Get the corresponding input_shape and output_shape from shapes according to input_names and output_names. Add model_name, and generate the initial mlir text MLIRImporter.mlir_module, as shown in the figure (Initial mlir text).

_images/origin_mlir.png

Fig. 16.4 Initial Mlir Text

  1. generate_mlir

    • Build input op, the generated Top.inputOp will be inserted into MLIRImporter.mlir_module.

    • Call Operation.create to create Top.ConvOp, and the parameters required by the create function are:

      • Input op: According to the interface definition, the inputs of the Conv operator include input, weight and bias. The inputOp has been created, and the op of weight and bias is created through getWeightOp().

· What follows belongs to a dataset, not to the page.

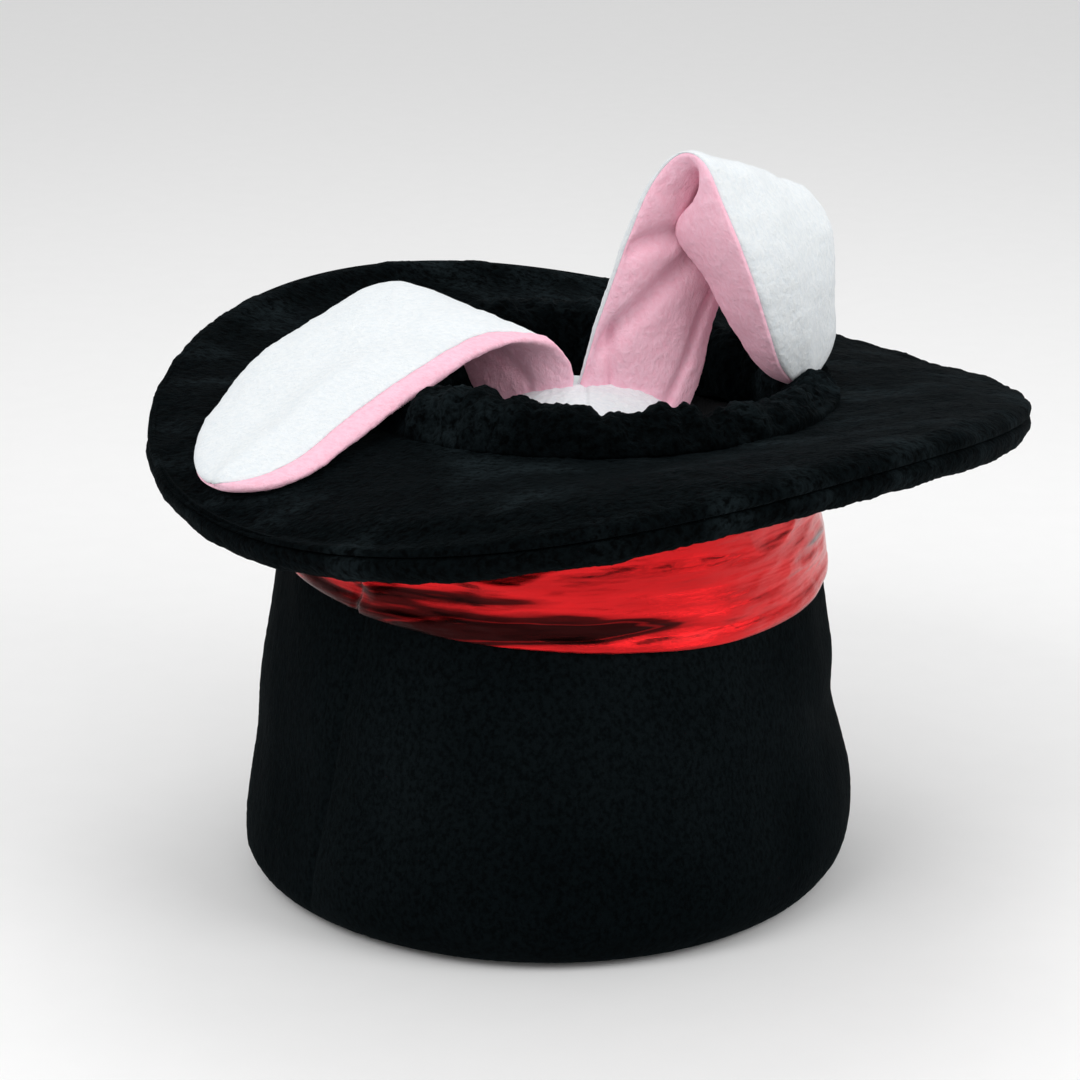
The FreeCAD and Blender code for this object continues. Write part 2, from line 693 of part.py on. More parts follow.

      • output_shape: get output shape from the output tensor stored in the Operator.

      • Attributes: Get attributes from Operator, and convert attributes to Attributes that can be recognized by MLIRImporter

      After Top.ConvOp is created, it will be inserted into the mlir text

    • Get the corresponding op from operands according to output_names, create return_op and insert it into the mlir text. By this point, the generated mlir text is as shown (Full Mlir Text).

_images/tpulang_mlir_txt.jpeg

Fig. 16.5 Full Mlir Text

  1. Output

Save the mlir text as Conv_origin.mlir and the weights in tensors as Conv_TOP_F32_all_weight.npz.